Your task is to quote the material that follows, in full and exactly.

---------------

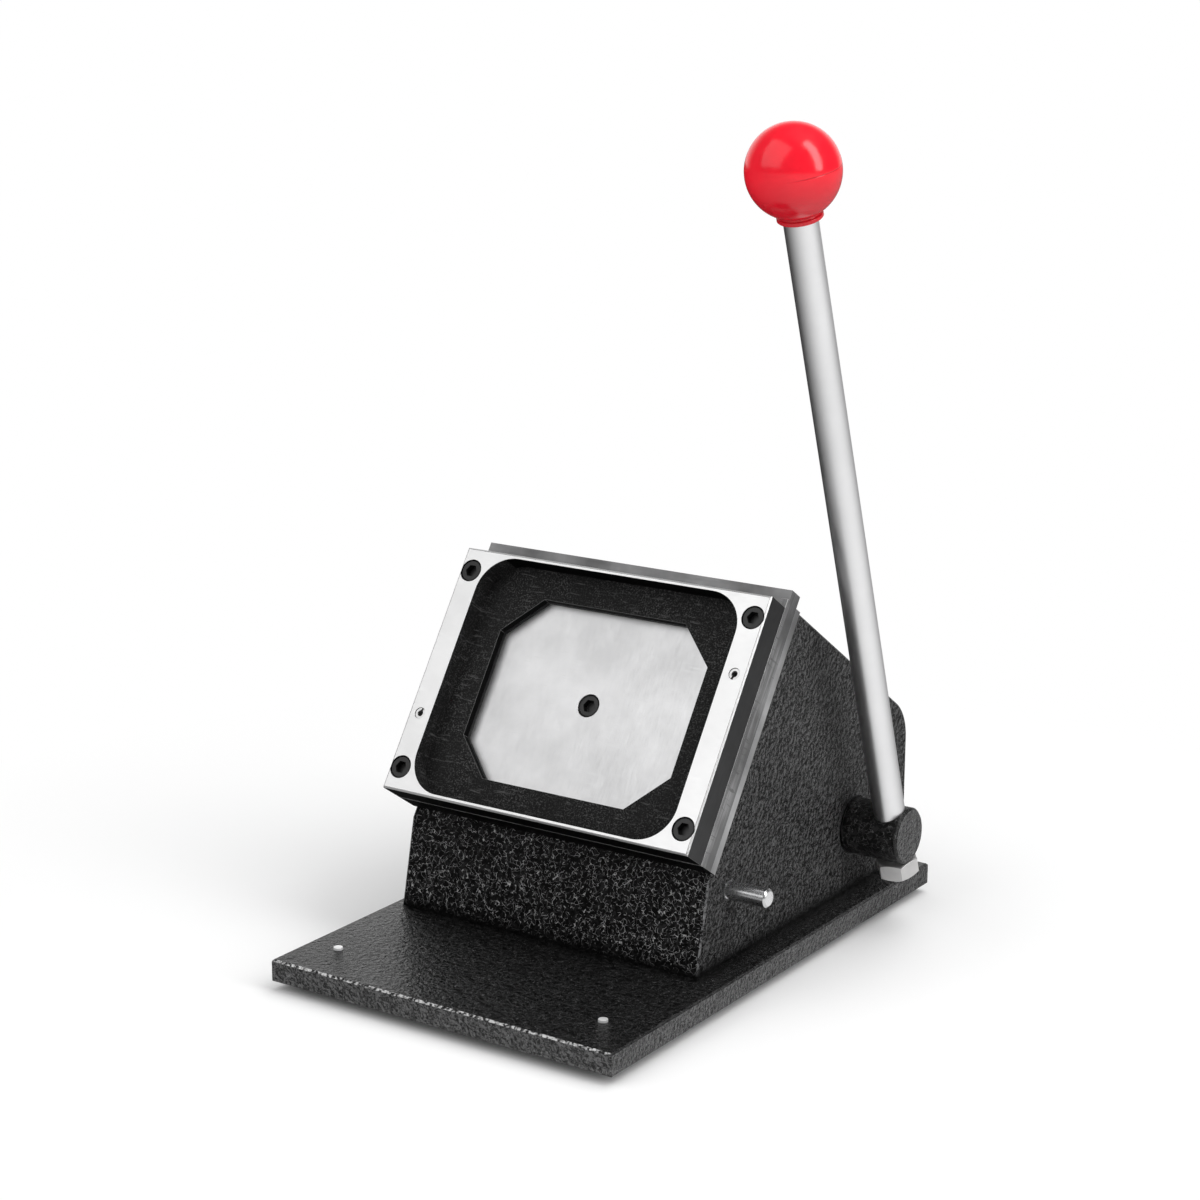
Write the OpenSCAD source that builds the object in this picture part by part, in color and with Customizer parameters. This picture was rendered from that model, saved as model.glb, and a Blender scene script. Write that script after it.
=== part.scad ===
// Stand cutter press: a lever turns a cam that drives an octagonal punch through a sloping die plate.
// Millimetres, +Z up, +X right, front towards -Y. Origin: on the bench, below the middle of the whole press.

/* [Base plate] */
// How far the base plate reaches past the housing on the left
ledge_left = 5; // [2:0.5:20]
// How far the base plate reaches past the housing on the right
ledge_right = 13; // [8:0.5:15]
// Depth of the base plate in front of the housing
apron = 81.2; // [50:0.1:120]
// Thickness of the base plate
base_t = 9.5; // [8:0.5:14]
// Bevel along the base plate's top edges
base_bevel = 0.8; // [0.4:0.1:2]

/* [Feet] */
// Height of a rubber foot
foot_h = 4; // [3.5:0.5:8]
// Diameter of a rubber foot
foot_d = 18; // [14:1:24]
// Distance of the left feet from the base plate's edge
foot_inset_left = 15.5; // [14:0.5:30]
// Distance of the right feet from the base plate's edge
foot_inset_right = 20.5; // [20:0.5:34]
// Distance of the feet from the base plate's front and back edges
foot_inset_y = 24.5; // [14:0.5:40]
// Thread diameter of a foot screw
foot_screw_d = 4; // [3:0.5:5]
// Head diameter of a foot screw
foot_head_d = 8; // [7:0.5:10]
// Head height of a foot screw
foot_head_h = 2.2; // [1.5:0.1:2.6]
// Depth of the pocket round a foot screw's head
foot_pocket = 2.6; // [2.2:0.1:3]
// How far a foot screw's tip stands above the base plate
foot_tip = 1; // [0.5:0.1:2]

/* [Housing] */
// Wall thickness of the housing
wall = 5; // [4:0.5:6]
// Thickness of the housing's sloping front wall
face_wall = 8; // [6:0.5:9]
// Lean of the housing's front wall, in degrees
front_lean = 12; // [10:0.5:14]
// How much narrower the housing is than the die plate
body_narrow = 3; // [2:0.5:6]
// Distance from the shaft's axis to the housing's back
back_room = 47.1; // [40:0.1:60]
// How far the housing's top stands above the die plate's top edge
body_rise = 3.2; // [1:0.1:6]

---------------

EXERCISE SOLUTION
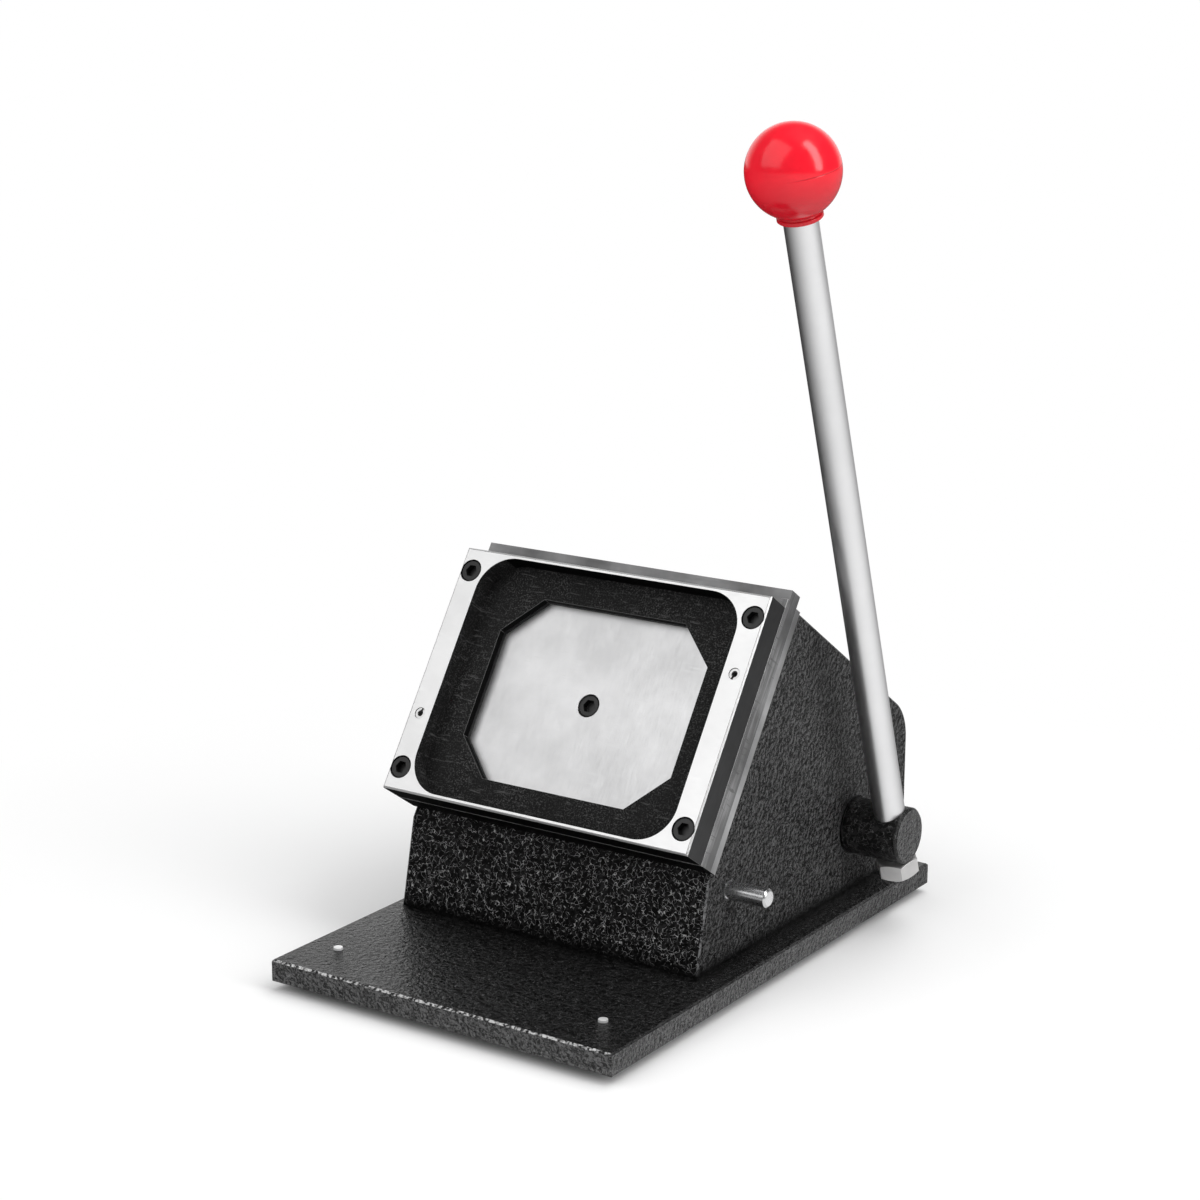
Write the OpenSCAD source that builds the object in this picture part by part, in color and with Customizer parameters. This picture was rendered from that model, saved as model.glb, and a Blender scene script. Write that script after it.
=== part.scad ===
// Stand cutter press: a lever turns a cam that drives an octagonal punch through a sloping die plate.
// Millimetres, +Z up, +X right, front towards -Y. Origin: on the bench, below the middle of the whole press.

/* [Base plate] */
// How far the base plate reaches past the housing on the left
ledge_left = 5; // [2:0.5:20]
// How far the base plate reaches past the housing on the right
ledge_right = 13; // [8:0.5:15]
// Depth of the base plate in front of the housing
apron = 81.2; // [50:0.1:120]
// Thickness of the base plate
base_t = 9.5; // [8:0.5:14]
// Bevel along the base plate's top edges
base_bevel = 0.8; // [0.4:0.1:2]

/* [Feet] */
// Height of a rubber foot
foot_h = 4; // [3.5:0.5:8]
// Diameter of a rubber foot
foot_d = 18; // [14:1:24]
// Distance of the left feet from the base plate's edge
foot_inset_left = 15.5; // [14:0.5:30]
// Distance of the right feet from the base plate's edge
foot_inset_right = 20.5; // [20:0.5:34]
// Distance of the feet from the base plate's front and back edges
foot_inset_y = 24.5; // [14:0.5:40]
// Thread diameter of a foot screw
foot_screw_d = 4; // [3:0.5:5]
// Head diameter of a foot screw
foot_head_d = 8; // [7:0.5:10]
// Head height of a foot screw
foot_head_h = 2.2; // [1.5:0.1:2.6]
// Depth of the pocket round a foot screw's head
foot_pocket = 2.6; // [2.2:0.1:3]
// How far a foot screw's tip stands above the base plate
foot_tip = 1; // [0.5:0.1:2]

/* [Housing] */
// Wall thickness of the housing
wall = 5; // [4:0.5:6]
// Thickness of the housing's sloping front wall
face_wall = 8; // [6:0.5:9]
// Lean of the housing's front wall, in degrees
front_lean = 12; // [10:0.5:14]
// How much narrower the housing is than the die plate
body_narrow = 3; // [2:0.5:6]
// Distance from the shaft's axis to the housing's back
back_room = 47.1; // [40:0.1:60]
// How far the housing's top stands above the die plate's top edge
body_rise = 3.2; // [1:0.1:6]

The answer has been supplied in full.